---------- Dataset content

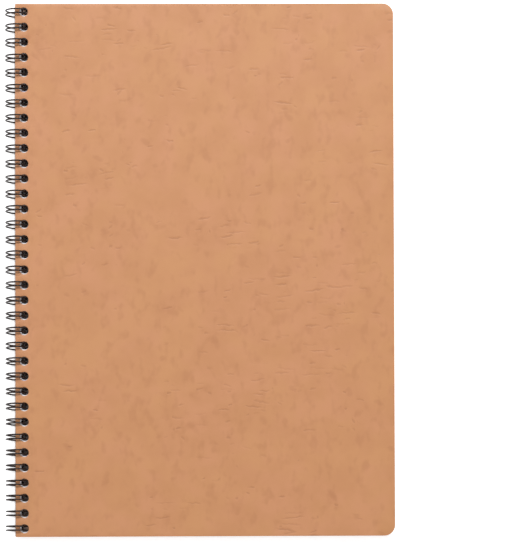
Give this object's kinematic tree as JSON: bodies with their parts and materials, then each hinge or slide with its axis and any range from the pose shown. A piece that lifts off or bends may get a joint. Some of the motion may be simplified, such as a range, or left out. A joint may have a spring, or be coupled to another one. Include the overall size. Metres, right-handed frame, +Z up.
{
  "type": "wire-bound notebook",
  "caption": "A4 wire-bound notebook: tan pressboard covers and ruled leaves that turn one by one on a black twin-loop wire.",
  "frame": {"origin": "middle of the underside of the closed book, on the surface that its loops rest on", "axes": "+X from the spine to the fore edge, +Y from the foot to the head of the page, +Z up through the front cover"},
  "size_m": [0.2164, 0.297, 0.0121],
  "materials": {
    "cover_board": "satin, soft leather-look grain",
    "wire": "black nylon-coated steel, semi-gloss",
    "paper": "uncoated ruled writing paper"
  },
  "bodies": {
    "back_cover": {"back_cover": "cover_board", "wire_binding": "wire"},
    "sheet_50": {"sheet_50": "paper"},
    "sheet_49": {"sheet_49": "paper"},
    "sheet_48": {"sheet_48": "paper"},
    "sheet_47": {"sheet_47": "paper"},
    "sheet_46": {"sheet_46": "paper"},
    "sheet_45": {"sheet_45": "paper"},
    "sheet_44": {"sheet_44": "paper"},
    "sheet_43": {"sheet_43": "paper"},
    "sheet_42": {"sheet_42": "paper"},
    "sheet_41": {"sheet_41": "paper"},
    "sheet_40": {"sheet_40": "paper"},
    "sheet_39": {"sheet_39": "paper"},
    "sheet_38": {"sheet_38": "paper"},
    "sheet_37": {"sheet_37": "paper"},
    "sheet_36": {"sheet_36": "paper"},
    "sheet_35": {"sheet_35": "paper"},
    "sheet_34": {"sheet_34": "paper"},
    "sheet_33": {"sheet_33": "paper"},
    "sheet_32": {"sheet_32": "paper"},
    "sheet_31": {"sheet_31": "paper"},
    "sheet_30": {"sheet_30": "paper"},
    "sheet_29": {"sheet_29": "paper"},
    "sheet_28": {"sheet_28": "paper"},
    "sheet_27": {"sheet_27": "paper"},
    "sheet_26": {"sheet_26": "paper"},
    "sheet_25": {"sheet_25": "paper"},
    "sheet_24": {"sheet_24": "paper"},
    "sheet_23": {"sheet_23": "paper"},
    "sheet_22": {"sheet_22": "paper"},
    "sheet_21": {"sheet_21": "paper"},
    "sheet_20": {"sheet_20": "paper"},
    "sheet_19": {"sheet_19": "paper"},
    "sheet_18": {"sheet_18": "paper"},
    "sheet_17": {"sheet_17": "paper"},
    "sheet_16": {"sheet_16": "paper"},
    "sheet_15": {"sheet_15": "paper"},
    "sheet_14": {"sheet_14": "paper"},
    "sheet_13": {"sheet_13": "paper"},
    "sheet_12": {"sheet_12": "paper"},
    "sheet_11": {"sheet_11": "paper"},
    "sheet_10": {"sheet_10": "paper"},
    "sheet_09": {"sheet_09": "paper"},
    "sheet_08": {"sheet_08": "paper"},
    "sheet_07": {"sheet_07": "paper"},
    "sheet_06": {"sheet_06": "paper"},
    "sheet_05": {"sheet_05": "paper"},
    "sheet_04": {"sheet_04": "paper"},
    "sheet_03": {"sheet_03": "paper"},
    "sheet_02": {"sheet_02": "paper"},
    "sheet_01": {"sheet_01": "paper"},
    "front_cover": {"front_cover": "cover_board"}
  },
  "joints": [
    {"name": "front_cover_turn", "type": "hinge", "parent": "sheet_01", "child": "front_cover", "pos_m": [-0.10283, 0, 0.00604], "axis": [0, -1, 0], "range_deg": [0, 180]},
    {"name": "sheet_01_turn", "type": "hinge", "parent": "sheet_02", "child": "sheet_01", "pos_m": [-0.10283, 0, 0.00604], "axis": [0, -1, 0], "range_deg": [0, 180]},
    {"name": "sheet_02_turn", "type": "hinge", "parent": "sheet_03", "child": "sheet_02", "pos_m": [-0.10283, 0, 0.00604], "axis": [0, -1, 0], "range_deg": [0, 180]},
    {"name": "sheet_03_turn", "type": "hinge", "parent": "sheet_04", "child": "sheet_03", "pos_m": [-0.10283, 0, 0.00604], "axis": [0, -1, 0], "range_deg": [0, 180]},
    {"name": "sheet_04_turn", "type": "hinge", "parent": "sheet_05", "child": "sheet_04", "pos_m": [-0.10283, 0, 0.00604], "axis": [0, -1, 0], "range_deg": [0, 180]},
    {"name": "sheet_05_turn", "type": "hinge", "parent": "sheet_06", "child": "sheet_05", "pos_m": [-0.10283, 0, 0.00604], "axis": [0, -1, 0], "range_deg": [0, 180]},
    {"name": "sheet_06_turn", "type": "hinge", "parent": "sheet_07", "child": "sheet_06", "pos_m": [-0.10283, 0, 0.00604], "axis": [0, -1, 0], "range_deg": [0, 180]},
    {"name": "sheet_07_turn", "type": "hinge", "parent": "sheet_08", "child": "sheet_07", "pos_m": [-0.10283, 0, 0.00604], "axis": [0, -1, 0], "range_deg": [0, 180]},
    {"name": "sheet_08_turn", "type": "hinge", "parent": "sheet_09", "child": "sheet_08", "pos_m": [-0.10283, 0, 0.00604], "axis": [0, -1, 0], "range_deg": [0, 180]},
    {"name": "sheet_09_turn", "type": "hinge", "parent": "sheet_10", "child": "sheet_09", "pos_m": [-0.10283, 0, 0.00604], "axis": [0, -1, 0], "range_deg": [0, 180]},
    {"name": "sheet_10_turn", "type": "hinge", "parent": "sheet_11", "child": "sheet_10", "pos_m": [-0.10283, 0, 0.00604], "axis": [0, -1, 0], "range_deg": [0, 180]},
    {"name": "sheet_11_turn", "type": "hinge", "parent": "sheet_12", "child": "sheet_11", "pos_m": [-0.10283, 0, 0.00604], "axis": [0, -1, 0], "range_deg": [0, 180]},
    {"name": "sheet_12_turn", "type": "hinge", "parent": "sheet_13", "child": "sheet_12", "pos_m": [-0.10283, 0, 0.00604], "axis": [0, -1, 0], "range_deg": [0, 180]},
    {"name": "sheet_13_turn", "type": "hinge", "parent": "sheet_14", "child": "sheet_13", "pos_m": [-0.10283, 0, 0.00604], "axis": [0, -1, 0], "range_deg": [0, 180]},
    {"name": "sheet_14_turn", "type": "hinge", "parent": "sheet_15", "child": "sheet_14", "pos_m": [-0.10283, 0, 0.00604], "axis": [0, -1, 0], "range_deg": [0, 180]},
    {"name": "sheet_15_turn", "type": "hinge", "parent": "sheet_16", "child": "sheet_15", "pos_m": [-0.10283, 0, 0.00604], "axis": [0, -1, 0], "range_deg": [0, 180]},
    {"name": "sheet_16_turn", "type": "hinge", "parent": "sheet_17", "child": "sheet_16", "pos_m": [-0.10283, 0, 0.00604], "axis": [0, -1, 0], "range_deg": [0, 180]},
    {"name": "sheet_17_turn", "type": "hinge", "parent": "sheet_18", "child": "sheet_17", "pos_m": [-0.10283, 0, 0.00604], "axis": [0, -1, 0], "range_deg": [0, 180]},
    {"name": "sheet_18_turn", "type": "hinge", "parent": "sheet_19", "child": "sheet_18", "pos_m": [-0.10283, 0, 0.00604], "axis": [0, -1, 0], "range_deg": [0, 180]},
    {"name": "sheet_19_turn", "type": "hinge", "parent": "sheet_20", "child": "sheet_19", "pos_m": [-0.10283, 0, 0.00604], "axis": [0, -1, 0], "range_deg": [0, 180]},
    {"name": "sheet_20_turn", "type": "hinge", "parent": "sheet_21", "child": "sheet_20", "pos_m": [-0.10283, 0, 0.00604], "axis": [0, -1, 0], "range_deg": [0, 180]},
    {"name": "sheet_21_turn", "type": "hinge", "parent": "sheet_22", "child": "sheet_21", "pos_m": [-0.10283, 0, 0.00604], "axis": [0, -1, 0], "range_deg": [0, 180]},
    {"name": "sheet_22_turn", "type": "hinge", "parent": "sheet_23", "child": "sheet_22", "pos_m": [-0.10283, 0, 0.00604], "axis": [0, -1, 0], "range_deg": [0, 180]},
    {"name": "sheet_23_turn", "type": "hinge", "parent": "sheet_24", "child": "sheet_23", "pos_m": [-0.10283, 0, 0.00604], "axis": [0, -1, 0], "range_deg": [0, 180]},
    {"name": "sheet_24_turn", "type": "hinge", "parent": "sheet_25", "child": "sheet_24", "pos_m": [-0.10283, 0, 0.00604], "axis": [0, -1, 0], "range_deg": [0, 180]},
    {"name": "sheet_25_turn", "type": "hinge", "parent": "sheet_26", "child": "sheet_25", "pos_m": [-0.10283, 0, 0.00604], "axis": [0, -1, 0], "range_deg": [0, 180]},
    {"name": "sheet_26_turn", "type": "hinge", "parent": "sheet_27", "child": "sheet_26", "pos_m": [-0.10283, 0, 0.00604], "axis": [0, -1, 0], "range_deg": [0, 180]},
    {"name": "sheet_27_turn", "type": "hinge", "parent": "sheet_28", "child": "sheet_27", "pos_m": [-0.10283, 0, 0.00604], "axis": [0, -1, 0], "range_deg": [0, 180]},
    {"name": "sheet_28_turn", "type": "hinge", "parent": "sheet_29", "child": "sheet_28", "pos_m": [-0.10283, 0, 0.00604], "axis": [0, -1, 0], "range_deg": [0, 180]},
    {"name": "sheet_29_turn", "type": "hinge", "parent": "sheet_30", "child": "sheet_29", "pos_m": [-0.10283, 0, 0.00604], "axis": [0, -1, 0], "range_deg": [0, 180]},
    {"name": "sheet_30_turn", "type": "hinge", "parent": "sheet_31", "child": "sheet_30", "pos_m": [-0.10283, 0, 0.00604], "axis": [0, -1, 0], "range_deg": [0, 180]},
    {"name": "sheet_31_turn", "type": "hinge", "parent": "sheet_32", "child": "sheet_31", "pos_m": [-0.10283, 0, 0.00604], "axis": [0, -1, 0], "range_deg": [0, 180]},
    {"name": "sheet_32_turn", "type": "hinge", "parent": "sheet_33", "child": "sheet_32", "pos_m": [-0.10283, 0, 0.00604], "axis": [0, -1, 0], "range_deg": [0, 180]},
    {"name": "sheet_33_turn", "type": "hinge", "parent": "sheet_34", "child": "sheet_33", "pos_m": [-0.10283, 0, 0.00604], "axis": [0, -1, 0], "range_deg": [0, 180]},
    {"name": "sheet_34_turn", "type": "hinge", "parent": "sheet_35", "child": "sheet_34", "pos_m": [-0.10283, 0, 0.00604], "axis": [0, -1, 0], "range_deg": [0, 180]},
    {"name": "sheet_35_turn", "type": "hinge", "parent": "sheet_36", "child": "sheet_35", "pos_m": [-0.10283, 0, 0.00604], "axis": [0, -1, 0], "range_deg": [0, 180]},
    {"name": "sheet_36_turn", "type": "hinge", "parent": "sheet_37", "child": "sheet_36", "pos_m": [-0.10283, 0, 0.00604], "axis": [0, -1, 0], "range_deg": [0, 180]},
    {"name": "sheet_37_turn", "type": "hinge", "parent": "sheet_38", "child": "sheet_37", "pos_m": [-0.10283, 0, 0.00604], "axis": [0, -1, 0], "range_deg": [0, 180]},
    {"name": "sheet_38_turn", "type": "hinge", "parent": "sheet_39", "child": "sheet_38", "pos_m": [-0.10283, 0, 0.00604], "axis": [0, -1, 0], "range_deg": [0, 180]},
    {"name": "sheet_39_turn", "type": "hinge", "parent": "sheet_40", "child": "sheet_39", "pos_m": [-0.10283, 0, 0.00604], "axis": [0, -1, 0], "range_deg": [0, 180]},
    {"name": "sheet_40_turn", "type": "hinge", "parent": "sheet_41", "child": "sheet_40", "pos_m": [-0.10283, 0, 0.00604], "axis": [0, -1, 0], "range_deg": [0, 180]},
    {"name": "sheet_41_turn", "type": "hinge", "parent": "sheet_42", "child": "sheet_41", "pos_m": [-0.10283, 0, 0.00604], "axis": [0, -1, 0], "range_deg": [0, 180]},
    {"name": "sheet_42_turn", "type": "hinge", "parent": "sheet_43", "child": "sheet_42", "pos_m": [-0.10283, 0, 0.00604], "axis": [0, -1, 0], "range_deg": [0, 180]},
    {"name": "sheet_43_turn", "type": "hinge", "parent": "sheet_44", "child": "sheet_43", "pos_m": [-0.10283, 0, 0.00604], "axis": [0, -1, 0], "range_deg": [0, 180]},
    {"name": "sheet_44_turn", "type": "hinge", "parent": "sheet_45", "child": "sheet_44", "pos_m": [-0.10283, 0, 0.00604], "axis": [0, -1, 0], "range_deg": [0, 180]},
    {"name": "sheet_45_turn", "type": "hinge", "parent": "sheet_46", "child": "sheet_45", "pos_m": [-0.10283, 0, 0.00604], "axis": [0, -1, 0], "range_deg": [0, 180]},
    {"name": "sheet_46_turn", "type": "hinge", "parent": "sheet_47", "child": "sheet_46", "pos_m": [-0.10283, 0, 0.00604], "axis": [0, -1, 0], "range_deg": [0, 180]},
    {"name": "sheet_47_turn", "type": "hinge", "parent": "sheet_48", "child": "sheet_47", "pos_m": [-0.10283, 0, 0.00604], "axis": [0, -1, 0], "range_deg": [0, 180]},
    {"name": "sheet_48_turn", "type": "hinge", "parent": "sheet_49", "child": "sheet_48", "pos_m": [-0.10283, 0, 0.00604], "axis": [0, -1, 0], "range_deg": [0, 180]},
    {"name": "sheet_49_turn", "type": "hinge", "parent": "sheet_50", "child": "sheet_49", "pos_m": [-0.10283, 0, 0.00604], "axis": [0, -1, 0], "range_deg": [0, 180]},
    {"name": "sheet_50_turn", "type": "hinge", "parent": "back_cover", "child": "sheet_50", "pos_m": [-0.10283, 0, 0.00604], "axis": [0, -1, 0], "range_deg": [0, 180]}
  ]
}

--------------------

◆ **Exercise goal**
Show all lines from the data above in which the word "bodies" appears.

◆ **The reply**
Give this object's kinematic tree as JSON: bodies with their parts and materials, then each hinge or slide with its axis and any range from the pose shown. A piece that lifts off or bends may get a joint. Some of the motion may be simplified, such as a range, or left out. A joint may have a spring, or be coupled to another one. Include the overall size. Metres, right-handed frame, +Z up.
  "bodies": {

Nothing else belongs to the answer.